The arbitrator considered these aspects and the relevant case law, especially the decision of the Supreme Court of Appeal in Gordon v Department of Health, KwaZulu-Natal.4 She came to the conclusion that the selection panel that followed a balanced approach based on policy, his words and legislation in recommending the employee as the most suitable candidate for the post. She found that it was clearly unfair of the Department not to accept this recommendation as it did not follow its own guidelines. The arbitrator therefore found that the Department conduct constituted an unfair labour practice as envisaged in section 186(2)(a) of the LRA.
Even though the facts in Gordon are distinguishable in that the Department in that case had not implemented an employment equity plan, the reference to the case is not misguided, as the applicant would have it. In the case before her, the arbitrator took into account the Department’s own employment equity plan. In terms of that plan –
Indian women were undersubscribed;
Even if the highest scoring candidate was not from the “target group”, a candidate from the target group could only be appointed if there was no more than a 10% difference between their scores; that was not the case here; and
the selection panel recommended the employee, ie the highest scoring candidate by a large margin, in terms of the Department’s own policy.
I can find nothing unreasonable in this conclusion. On the contrary, it is the decision of the Department, in contradistinction to the recommendation of its own selection panel, that was unreasonable, irrational and arbitrary.

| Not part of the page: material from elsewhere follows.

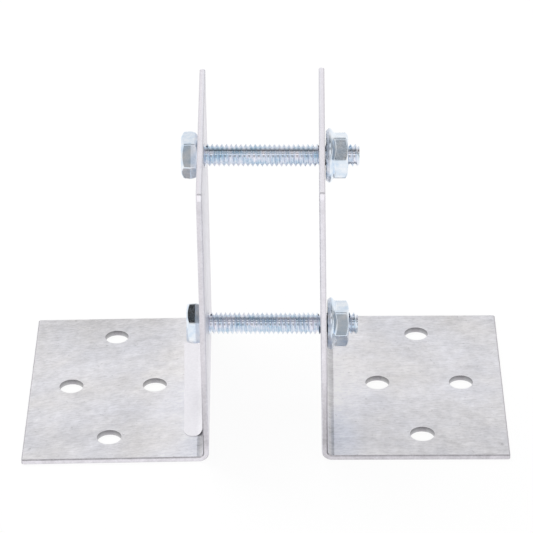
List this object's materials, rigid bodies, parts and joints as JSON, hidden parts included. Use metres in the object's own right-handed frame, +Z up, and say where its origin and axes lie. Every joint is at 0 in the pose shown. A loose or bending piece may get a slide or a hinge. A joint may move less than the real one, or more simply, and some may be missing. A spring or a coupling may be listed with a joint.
{
  "type": "timber post base",
  "caption": "Two-piece timber post base: mirrored folded sheet brackets with anchor holes, drawn together by through bolts with flange nuts.",
  "frame": {"origin": "on the floor, under the middle of the pair", "axes": "+X across the pair towards the nuts, +Y along the folds away from the viewer, +Z up"},
  "size_m": [0.1338, 0.0712, 0.0831],
  "materials": {
    "sheet": "mill-brushed sheet with fine streaks across the plates",
    "fastener": "bright blue-white zinc plating",
    "label": "smooth white paper, blank"
  },
  "bodies": {
    "root": {"left_bracket": "sheet", "right_bracket": "sheet", "lower_bolt": "fastener", "upper_bolt": "fastener", "lower_flange_nut": "fastener", "upper_flange_nut": "fastener", "label_strip": "label"}
  },
  "joints": []
}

In these circumstances, and taking into account the considerations of law and fairness, the Department should be ordered to pay the employee's costs.
Conclusion
The application for review is dismissed with costs.
_______________________
A J Steenkamp
Judge
APPEARANCES
APPLICANT: Ms MM Posemann
Instructed by Lambert & associates.
FIRST RESPONDENT: Mr B Macgregor of Macgregor Erasmus.
1Act 55 of [1811] EngR 449; 1998.
2Act 66 of 1995.
3Sidumo & another v Rurstenburg Platinum Mines Ltd and others (2007) 28 ILJ 2405 (CC).
4(2008) 29 ILJ 2535 (SCA); [2008] 11 BLLR 1023 (SCA).